8/10
Good old French tele-romance
13 December 2006
Warning: Spoilers
Showed on TV for the first time in 1965, the mystery "Belphégor, ou La fantôme du Louvre" was immediately a great success, becoming a very important landmark in the history of television. This success still lives on, in spite of the forty years of age and the numerous replies, and in spite of the trash TV that lately reigns, undisputed (lately we have witnessed to a revival of the tele-romance, with a lot of remakes and adaptations of famous novels, but from the artistic point of view the results are very poor). This is one of those tele-romances that nostalgically are defined as "oldies"; it's a real pillar of the television language, a movie that made millions of members of the audience hold their breaths. The plot is widely known and takes us to an elegant and mysterious Paris, where, among murders, apparitions and alchemy, we feel the sensation of an obscure supernatural menace, that will dissolve realistically in the end.
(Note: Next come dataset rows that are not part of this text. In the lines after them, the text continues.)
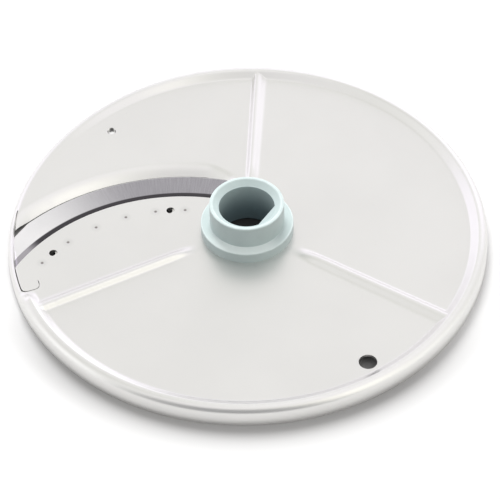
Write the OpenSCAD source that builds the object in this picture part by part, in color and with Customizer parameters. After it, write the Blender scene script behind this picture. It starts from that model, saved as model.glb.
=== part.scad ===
// Slicing disc for a table-top food processor.
// A pressed stainless plate with a rolled rim, three radial ribs and a curved feed slot,
// a sickle blade spot-welded under the trailing side of the slot,
// and a moulded hub with a D-shaped drive socket.
// Millimetres, +Z up along the drive axis. The disc rests on the lower edge of its skirt at z = 0.
// One rib lies on +Y. The disc turns clockwise seen from above.

/* [Plate] */
// Outside diameter of the skirt
disc_d = 175; // [165:1:185]
// Height of the rim bead's crest above the resting plane
rim_height = 7.65; // [7:0.05:9]
// Height of the rim bead above the flat pan
bead_height = 2.35; // [1.6:0.05:2.8]
// Thickness of the pressed sheet
sheet = 1.0; // [0.8:0.05:1.2]
// Outer radius of the shoulder between the crest and the skirt
shoulder_r = 3.0; // [2.4:0.1:3.4]
// Radial width of the bead's inner slope
bead_slope = 3.6; // [3:0.1:4.5]
// Angle ahead of the blade's tip at which the bead has sunk to the pan
fade_lead = 14.4; // [13:0.2:20]
// Angle over which the bead sinks
fade_span = 69; // [40:1:72]
// Angle over which the bead rises again past the tongue
rise_span = 4.2; // [3:0.1:6]

/* [Ribs] */
// Height of the pressed ribs above the pan
rib_height = 1.8; // [1:0.1:2.2]
// Width of a rib's steep trailing flank
rib_steep = 2.4; // [1.8:0.1:3]
// Width of a rib's easy leading flank near the hub
rib_easy_in = 3.4; // [3:0.1:4.4]
// Width of a rib's easy leading flank near the rim
rib_easy_out = 4.8; // [3.4:0.1:5.6]
// Radius at which the ribs run out beside the hub
rib_start = 18.4; // [18:0.1:22]

/* [Slot and feed lip] */
// Bearing at which the cutting edge meets the rim
tip_bearing = 182.4; // [178:0.2:186]
// Distance of the cutting edge's inner end from the disc axis
inner_end_r = 26; // [23:0.1:30]
// Bearing of the cutting edge's inner end
inner_end_bearing = 98.3; // [94:0.1:100]
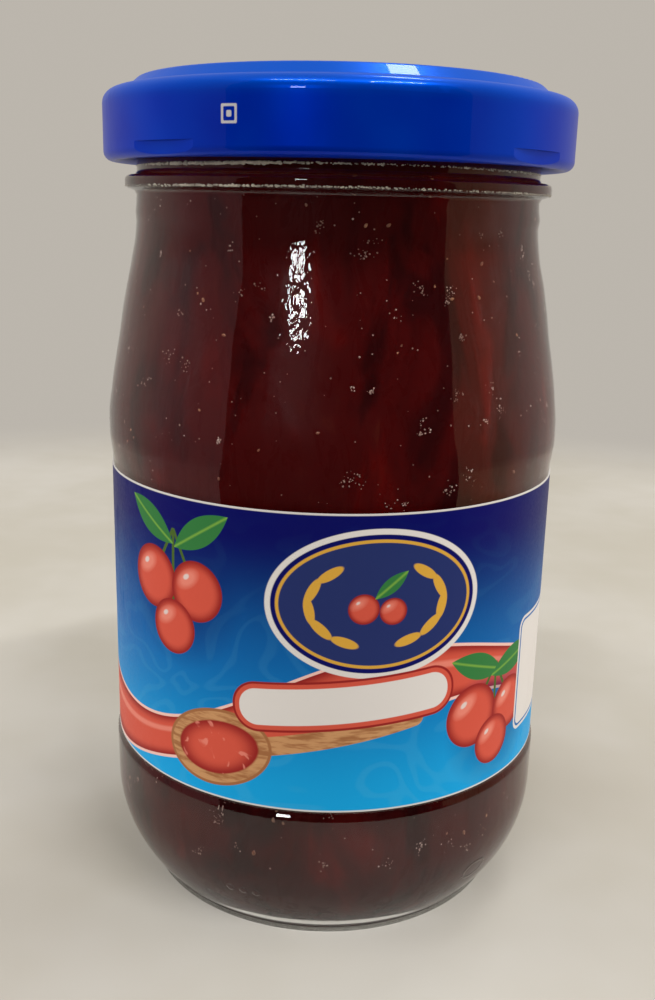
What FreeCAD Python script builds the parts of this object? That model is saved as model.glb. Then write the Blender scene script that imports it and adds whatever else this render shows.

The interpretation of the exquisitely beautiful Juliette Greco and the kitsch, refined, elegant and nervous atmosphere of Paris, in particular of the magic interiors full of history and mysteries of the Louvre (effective co-protagonist), remain unforgettable. In 2001 a remake has been made, but it is a horror movie, not a mystery. It's a good flick, although naturally worse than the original.